The Republican assessment of redistricting isn’t much different, though the conclusions are. They argue that, even though they didn’t add seats, the party firmly protected at-risk incumbents in states such as Ohio and Pennsylvania. “We were able to shrink the battlefield,” says Paul Lindsay, a spokesman for the National Republican Congressional Committee.
In addition to those incumbents, Republicans figure they need to win a half-dozen or more Democratic seats to provide a cushion. The best opportunity is North Carolina, where Republicans dominated the redistricting and believe that three Democratic seats are very vulnerable in November.

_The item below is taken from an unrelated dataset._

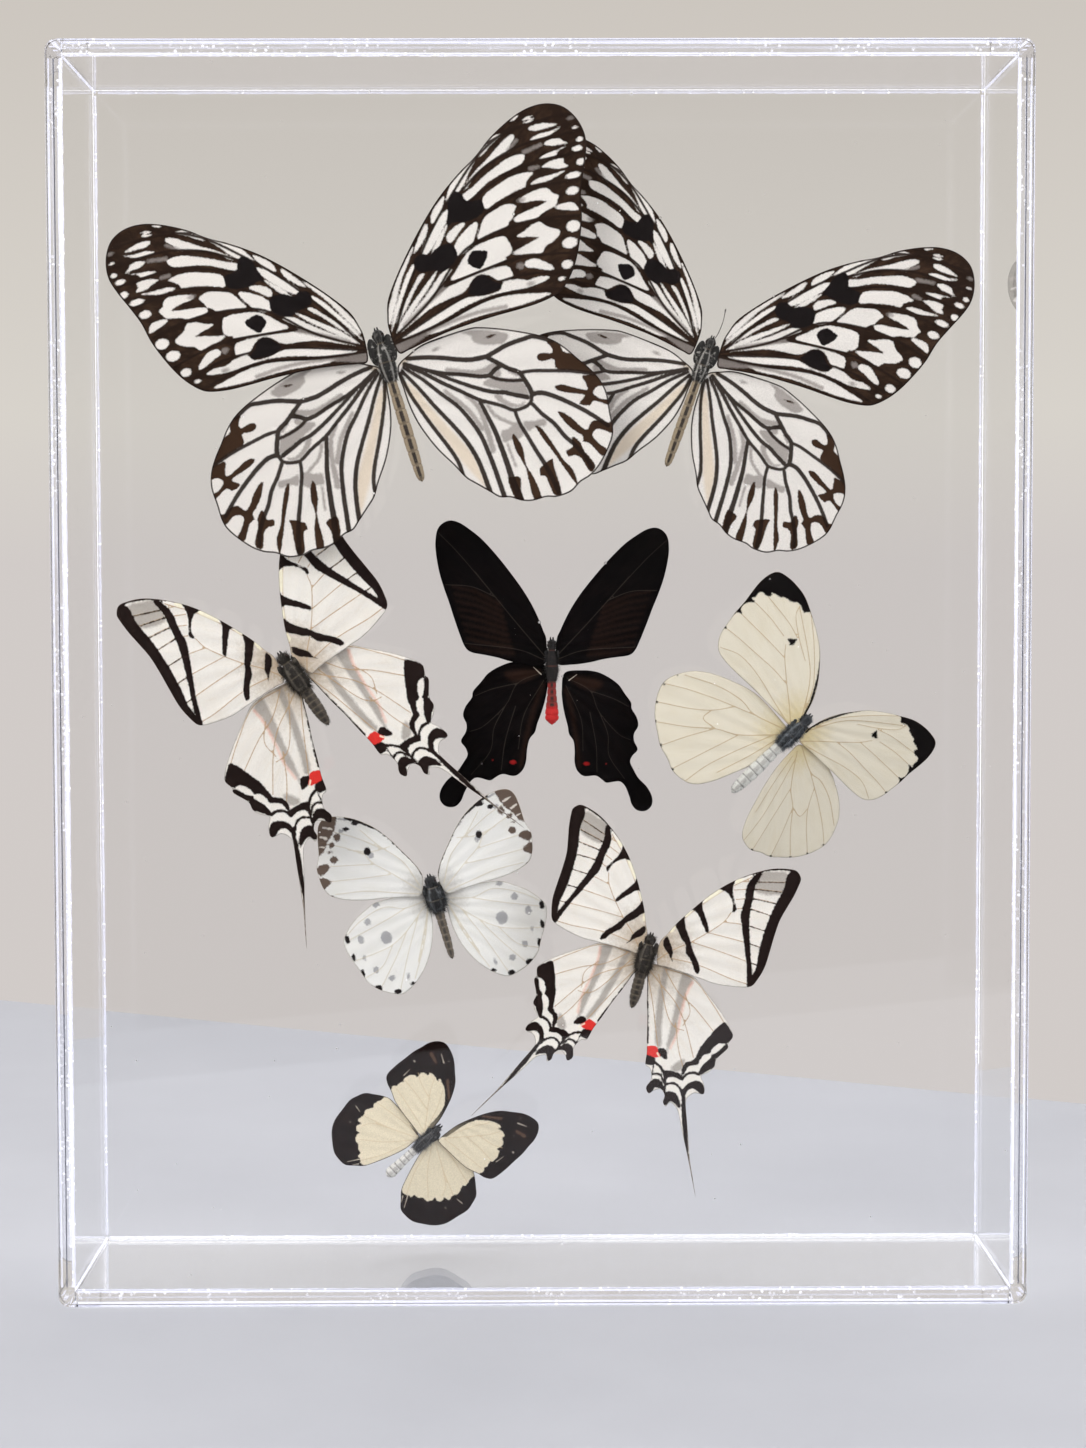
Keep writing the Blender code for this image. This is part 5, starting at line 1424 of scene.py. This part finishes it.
def wavy_prism(start, end, section, chance):
    """A bar along one axis whose outline wanders a little: corners, faces, places along and across.

    The section is a loop of (anchor, reach) about the start, anticlockwise seen from the end; only
    the reach wanders."""
    start, end = np.array(start, float), np.array(end, float)
    length = np.linalg.norm(end - start)
    steps = max(8, round(length / SEAM_STEP))
    corners, run = [], []
    for i in range(steps + 1):
        for anchor, reach in section:
            offset = anchor + reach * (1 + chance.uniform(-0.25, 0.25))
            corners.append(start + (end - start) * i / steps + offset)
            run.append((length * i / steps * 0.05, float(np.linalg.norm(offset)), 0.0))
    count = len(section)
    faces = [tuple(range(count)), tuple(steps * count + j for j in reversed(range(count)))]
    for i in range(steps):
        for j in range(count):
            k = (j + 1) % count
            faces.append((count * i + k, count * i + j, count * i + count + j, count * i + count + k))
    return np.array(corners), faces, np.array(run)


def build_seam(name, start, end, film, corner, legs):
    """One cemented joint: a film between the sheets and a bead along its inside corner.

    The film is a box section (low and high offsets from the start) and the bead a triangle."""
    chance = random.Random(name)
    low, high = np.array(film[0]), np.array(film[1])
    axis = int(np.argmax(np.abs(np.subtract(end, start))))
    one, two = [i for i in range(3) if i != axis]
    loop = []
    for a, b in ((0, 0), (1, 0), (1, 1), (0, 1)):
        offset = np.zeros(3)
        offset[one], offset[two] = (low, high)[a][one], (low, high)[b][two]
        loop.append((offset, np.zeros(3)))
    triangle = [(np.array(corner, float), np.array(leg, float)) for leg in ((0, 0, 0), *legs)]
    corners, faces, run, bead = np.zeros((0, 3)), [], np.zeros((0, 3)), []
    for section, is_bead in ((loop, 0.0), (triangle, 1.0)):
        offsets = [anchor + reach for anchor, reach in section]
        area = np.cross(offsets[1] - offsets[0], offsets[2] - offsets[0])
        if area @ np.subtract(end, start) < 0:
            section = section[::-1]
        more, loops, places = wavy_prism(start, end, section, chance)
        faces += [tuple(len(corners) + i for i in face) for face in loops]
        corners = np.vstack([corners, more])
        run = np.vstack([run, places])
        bead += [is_bead] * len(more)
    piece = mesh_piece(name, corners * MM, faces, smooth=False)
    give_field(piece, "run", run)
    give_field(piece, "bead", bead)
    outward = np.maximum(np.abs(corners[:, 0]) - CASE_WIDTH / 2,
                         np.abs(corners[:, 2] - CASE_HEIGHT / 2) - CASE_HEIGHT / 2)
    give_field(piece, "across", np.clip(1 + outward / SHEET, 0, 1))
    # Painted shade: how dark the line down the middle of each seam is painted, strongest on the two front
    # upright seams.
    painted_shade = 1.0 if name in ("front_left_seam", "front_right_seam") else 0.3
    give_field(piece, "dark", np.full(len(corners), painted_shade))
    piece.data.materials.append(CEMENT.material)
    piece.visible_shadow = False


def build_seams():
    half, depth = CASE_WIDTH / 2, CASE_DEPTH / 2
    inner, skin, leg = half - SHEET, FILM_SKIN, BEAD_LEG
    near = depth - SHEET
    for end, floor_z, ceiling_z in (("top", CASE_HEIGHT - SHEET, CASE_HEIGHT), ("bottom", 0.0, SHEET)):
        face_z, into = (floor_z, -leg) if end == "top" else (ceiling_z, leg)
        for side, sign in (("left", -1), ("right", 1)):
            join = sorted((sign * (inner - skin), sign * (inner - JOINT_GAP + skin)))
            build_seam(f"{end}_{side}_seam", (0, -near + 0.4, 0), (0, near - 0.4, 0),
                       ((join[0], 0, floor_z + 0.15), (join[1], 0, ceiling_z - 0.15)),
                       (sign * (inner - 0.02), 0, face_z), ((-sign * leg, 0, 0), (0, 0, into)))
        for face, way in (("front", -1), ("back", 1)):
            layer = sorted((way * (near - skin), way * (near - JOINT_GAP + skin)))
            build_seam(f"{face}_{end}_seam", (-inner + 0.7, 0, 0), (inner - 0.7, 0, 0),
                       ((0, layer[0], floor_z + 0.15), (0, layer[1], ceiling_z - 0.15)),
                       (0, way * (near - 0.02), face_z), ((0, -way * leg, 0), (0, 0, into)))
    for side, sign in (("left", -1), ("right", 1)):
        span = sorted((sign * (half - 0.3), sign * inner))
        for face, way in (("front", -1), ("back", 1)):
            layer = sorted((way * (near - skin), way * (near - JOINT_GAP + skin)))
            build_seam(f"{face}_{side}_seam", (0, 0, 3.9), (0, 0, CASE_HEIGHT - 3.9),
                       ((span[0], layer[0], 0), (span[1], layer[1], 0)),
                       (sign * inner, way * (near - 0.02), 0), ((-sign * leg, 0, 0), (0, -way * leg, 0)))


def build_table():
    """A plain pale table top; its far edge runs behind the case at a slant."""
    far_left, far_right = Vector(TABLE_FAR_LEFT), Vector(TABLE_FAR_RIGHT)
    along = (far_right - far_left).normalized()
    forward = Vector((along.y, -along.x, 0))
    middle = (far_left + far_right) / 2
    back = [middle - along * TABLE_HALF_LENGTH, middle + along * TABLE_HALF_LENGTH]
    corners = back + [corner + forward * TABLE_REACH for corner in reversed(back)]
    top = [tuple(corner * MM - Vector((0, 0, TABLE_DROP * MM))) for corner in corners]
    under = [(x, y, z - TABLE_THICKNESS * MM) for x, y, z in top]
    faces = [(0, 1, 2, 3), (7, 6, 5, 4)] + [(i, i + 4, (i + 1) % 4 + 4, (i + 1) % 4) for i in range(4)]
    mesh = bpy.data.meshes.new("table")
    mesh.from_pydata(top + under, [], faces)
    table = bpy.data.objects.new("table", mesh)
    bpy.context.scene.collection.objects.link(table)
    finish = Finish("pale table top", Specular_IOR_Level=0.2)
    where = finish.node("ShaderNodeTexCoord", None, None, 3)
    cloud = finish.noise(where, 14.0, 5.0)
    finish.set("Base Color", finish.mix(cloud, (0.43, 0.44, 0.48), (0.52, 0.53, 0.57)))
    finish.set("Roughness", 0.5 + cloud * 0.1)
    mesh.materials.append(finish.material)


def build_room():
    """A soft room: warm grey walls, brighter overhead, and dim behind the camera."""
    world = bpy.data.worlds.new("soft room")
    bpy.context.scene.world = world
    world.use_nodes = True
    tree = world.node_tree

    def add(kind, **links):
        node = tree.nodes.new(kind)
        for name, value in links.items():
            tree.links.new(value, node.inputs[int(name[1:])])
        return node

    where = add("ShaderNodeTexCoord")
    split = add("ShaderNodeSeparateXYZ", _0=where.outputs["Generated"])
    ramp = add("ShaderNodeValToRGB", _0=split.outputs["Z"])
    stops = [(0.0, (0.64, 0.60, 0.58)), (0.05, (0.685, 0.65, 0.60)), (0.2, (0.60, 0.56, 0.515)),
             (1.0, (0.9, 0.9, 0.92))]
    for element, (position, colour) in zip(ramp.color_ramp.elements, (stops[0], stops[-1])):
        element.position = position
        element.color = (*colour, 1)
    for position, colour in stops[1:-1]:
        ramp.color_ramp.elements.new(position).color = (*colour, 1)
    dim = add("ShaderNodeMapRange", _0=split.outputs["Y"])
    for name, value in (("From Min", -0.93), ("From Max", -0.45), ("To Min", 0.02), ("To Max", 1.0)):
        dim.inputs[name].default_value = value
    tree.links.new(ramp.outputs[0], tree.nodes["Background"].inputs["Color"])
    tree.links.new(dim.outputs[0], tree.nodes["Background"].inputs["Strength"])


def add_lamp(name, place, target, size, power, colour):
    lamp = bpy.data.lights.new(name, "AREA")
    lamp.shape = "RECTANGLE"
    lamp.size, lamp.size_y = size
    lamp.energy = power
    lamp.color = colour
    holder = bpy.data.objects.new(name, lamp)
    holder.location = place
    way = Vector(target) - Vector(place)
    holder.rotation_euler = way.to_track_quat("-Z", "Y").to_euler()
    bpy.context.scene.collection.objects.link(holder)


def place_camera():
    pitch, yaw, roll = (math.radians(angle) for angle in CAMERA_ANGLES)
    ahead = Vector((math.sin(yaw) * math.cos(pitch), math.cos(yaw) * math.cos(pitch), -math.sin(pitch)))
    level = Vector((math.cos(yaw), -math.sin(yaw), 0))
    upright = level.cross(ahead)
    right = math.cos(roll) * level + math.sin(roll) * upright
    up = math.cos(roll) * upright - math.sin(roll) * level
    lens = bpy.data.cameras.new("camera")
    lens.sensor_width = lens.sensor_height = CAMERA_FILM
    lens.lens = CAMERA_LENS
    lens.clip_start = 0.01
    camera = bpy.data.objects.new("camera", lens)
    aim = Matrix((right, up, -ahead)).transposed().to_4x4()
    camera.matrix_world = Matrix.Translation(CAMERA_PLACE) @ aim
    bpy.context.scene.collection.objects.link(camera)
    bpy.context.scene.camera = camera


DRAWINGS = {key: draw_wing(*key) for key in MARKINGS}
WING_FINISHES = {kind: make_wing_finish(kind) for kind in WING_LOOKS}
BODY_FINISHES = {kind: make_body_finish(kind) for kind in BODY_LOOKS}
HAIR_FINISHES = {kind: make_hair_finish(kind) for kind in HAIR}
ACRYLIC = make_acrylic()
CEMENT = make_cement()

for seed, (name, kind, centre, heading, size, wings) in enumerate(BUTTERFLIES, 1):
    frame_matrix = body_frame(centre, heading)
    for wing, pose in wings.items():
        side = -1 if wing.startswith("left") else 1
        which = "fore" if wing.endswith("forewing") else "hind"
        build_wing(f"{name}_{wing}", kind, which, side, pose, frame_matrix, seed + side * 0.2)
    build_body(name, kind, size, frame_matrix, seed)
    build_hair(name, kind, size, frame_matrix, seed)
    if name == "far_kite":
        build_antenna(name + "_antenna", kind, frame_matrix,
                      [(0.4, 7.6, 0.5), (0.9, 9.6, 1.0), (1.0, 12.5, 1.4), (0.6, 15.4, 1.6)], 0.09)

finish_case()
build_seams()
build_table()
build_room()
add_lamp("window", (-0.9, -0.75, 0.75), (0, 0, 0.13), (0.9, 1.1), 9.4, (1.0, 0.98, 0.96))
add_lamp("fill", (0.8, -0.9, 0.5), (0, 0, 0.13), (0.7, 0.9), 5.4, (0.97, 0.98, 1.0))
add_lamp("overhead", (0.1, 0.25, 0.95), (0, 0, 0.1), (0.9, 0.5), 3.0, (1.0, 0.99, 0.97))
for sign in (-1, 1):
    add_lamp("edge light", (sign * 0.75, 0.35, 0.3), (0, 0, 0.14), (0.12, 0.8), 0.9, (0.88, 0.9, 1.0))
place_camera()
bpy.context.scene.view_settings.view_transform = "Standard"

Democrats controlled redistricting in California, Illinois and New York. They acknowledge that they need to capture almost half the necessary gains in those three big states to win control of the House. Although, in a good year, strategists argue, they could take over four or five Republican seats in each of the three.
Some of the more appetizing takeover targets, the Democrats say, are seats Republicans won two years ago when they had a strong political wind to their back.
Some rematches look particularly good. For example in Syracuse, Representative Ann Marie Buerkle defeated Democratic Congressman Dan Maffei by 648 votes in a district Obama easily carried two years earlier. This time, Democrats like Maffei’s odds of victory.
There may not be a more intriguing or unlikely race than in the district centered in Salt Lake City, a bastion of conservative Mormonism. The Democrat is the six-term incumbent Jim Matheson, son of a popular Democratic governor and a Harvard graduate. Since first winning a House seat 12 years ago, he has survived Republican landslides in Utah year after year, including the 2010 Democratic debacle.
His Republican opponent is even more implausible. Mia Love, a 37-year-old small-town mayor who electrified the state Republican convention with a hard-right speech that secured her a shot at an upset victory against Matheson. She is African- American, raised Catholic and who converted to Mormonism.
(Albert R. Hunt is Washington editor at Bloomberg News. The opinions expressed are his own.)